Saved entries
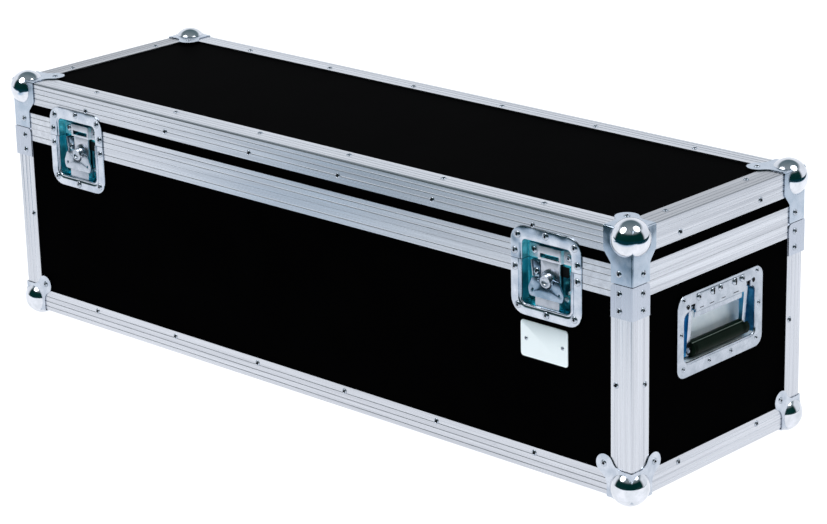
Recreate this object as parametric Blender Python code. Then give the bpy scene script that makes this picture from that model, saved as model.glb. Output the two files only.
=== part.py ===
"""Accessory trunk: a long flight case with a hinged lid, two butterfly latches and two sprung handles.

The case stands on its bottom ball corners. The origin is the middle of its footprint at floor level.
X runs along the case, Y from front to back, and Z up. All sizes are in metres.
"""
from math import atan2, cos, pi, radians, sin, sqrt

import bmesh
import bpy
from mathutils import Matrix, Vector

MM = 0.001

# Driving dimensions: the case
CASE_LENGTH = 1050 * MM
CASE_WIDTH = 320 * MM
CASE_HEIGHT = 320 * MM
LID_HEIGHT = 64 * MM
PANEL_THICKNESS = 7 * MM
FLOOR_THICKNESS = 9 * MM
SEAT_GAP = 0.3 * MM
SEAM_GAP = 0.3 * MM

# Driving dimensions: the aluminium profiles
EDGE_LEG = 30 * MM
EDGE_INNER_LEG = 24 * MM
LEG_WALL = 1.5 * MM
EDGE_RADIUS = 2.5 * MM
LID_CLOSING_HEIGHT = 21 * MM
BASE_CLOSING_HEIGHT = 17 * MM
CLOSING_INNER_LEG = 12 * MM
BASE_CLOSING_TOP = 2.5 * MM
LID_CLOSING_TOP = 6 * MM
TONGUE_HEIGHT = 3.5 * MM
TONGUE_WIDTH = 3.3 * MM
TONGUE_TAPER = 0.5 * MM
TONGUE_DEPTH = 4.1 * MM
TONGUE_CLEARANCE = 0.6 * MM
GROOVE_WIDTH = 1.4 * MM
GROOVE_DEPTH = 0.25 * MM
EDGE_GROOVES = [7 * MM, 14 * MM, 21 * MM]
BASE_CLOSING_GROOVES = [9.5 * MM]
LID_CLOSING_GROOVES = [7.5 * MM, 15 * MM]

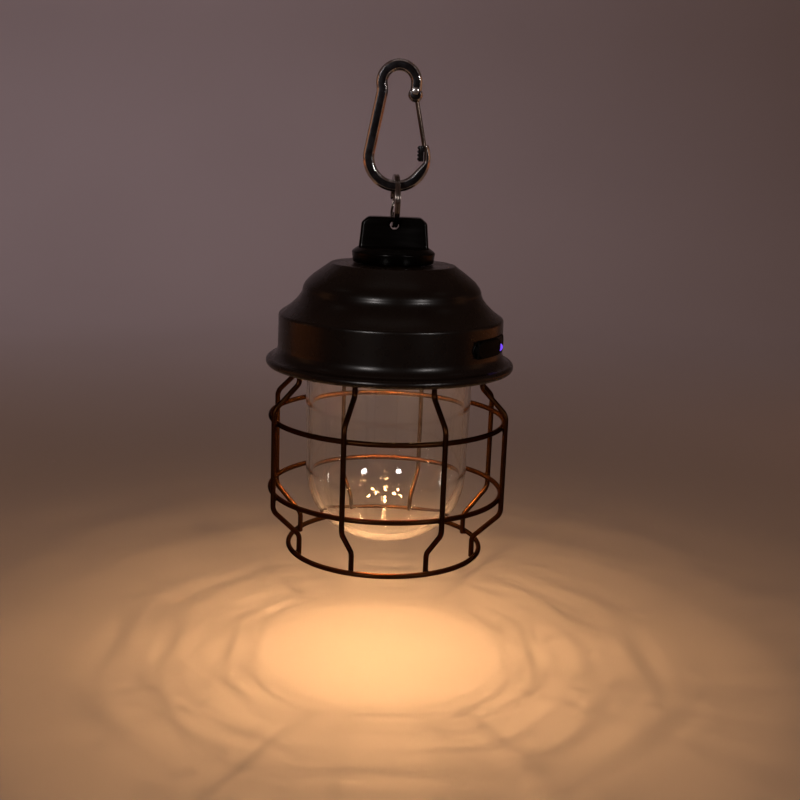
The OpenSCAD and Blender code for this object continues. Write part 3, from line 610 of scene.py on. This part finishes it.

What you will do
Write out the full listing exactly as given.

Output of the task
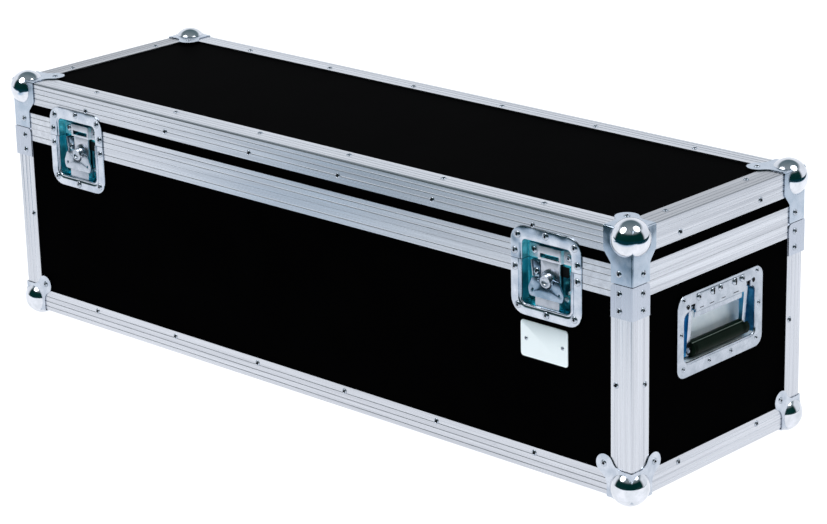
Recreate this object as parametric Blender Python code. Then give the bpy scene script that makes this picture from that model, saved as model.glb. Output the two files only.
=== part.py ===
"""Accessory trunk: a long flight case with a hinged lid, two butterfly latches and two sprung handles.

The case stands on its bottom ball corners. The origin is the middle of its footprint at floor level.
X runs along the case, Y from front to back, and Z up. All sizes are in metres.
"""
from math import atan2, cos, pi, radians, sin, sqrt

import bmesh
import bpy
from mathutils import Matrix, Vector

MM = 0.001

# Driving dimensions: the case
CASE_LENGTH = 1050 * MM
CASE_WIDTH = 320 * MM
CASE_HEIGHT = 320 * MM
LID_HEIGHT = 64 * MM
PANEL_THICKNESS = 7 * MM
FLOOR_THICKNESS = 9 * MM
SEAT_GAP = 0.3 * MM
SEAM_GAP = 0.3 * MM

# Driving dimensions: the aluminium profiles
EDGE_LEG = 30 * MM
EDGE_INNER_LEG = 24 * MM
LEG_WALL = 1.5 * MM
EDGE_RADIUS = 2.5 * MM
LID_CLOSING_HEIGHT = 21 * MM
BASE_CLOSING_HEIGHT = 17 * MM
CLOSING_INNER_LEG = 12 * MM
BASE_CLOSING_TOP = 2.5 * MM
LID_CLOSING_TOP = 6 * MM
TONGUE_HEIGHT = 3.5 * MM
TONGUE_WIDTH = 3.3 * MM
TONGUE_TAPER = 0.5 * MM
TONGUE_DEPTH = 4.1 * MM
TONGUE_CLEARANCE = 0.6 * MM
GROOVE_WIDTH = 1.4 * MM
GROOVE_DEPTH = 0.25 * MM
EDGE_GROOVES = [7 * MM, 14 * MM, 21 * MM]
BASE_CLOSING_GROOVES = [9.5 * MM]
LID_CLOSING_GROOVES = [7.5 * MM, 15 * MM]

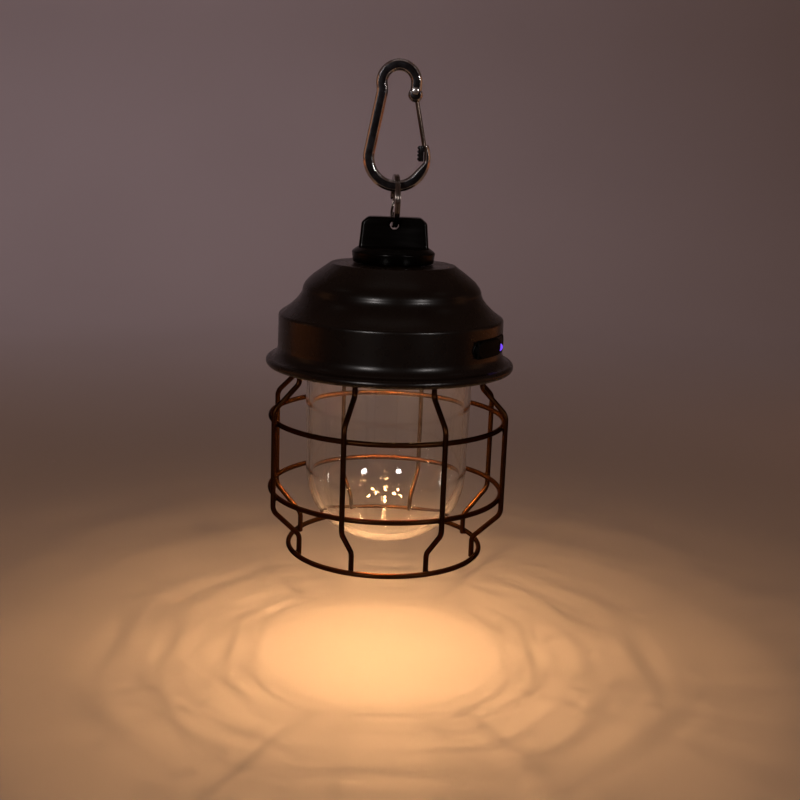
The OpenSCAD and Blender code for this object continues. Write part 3, from line 610 of scene.py on. This part finishes it.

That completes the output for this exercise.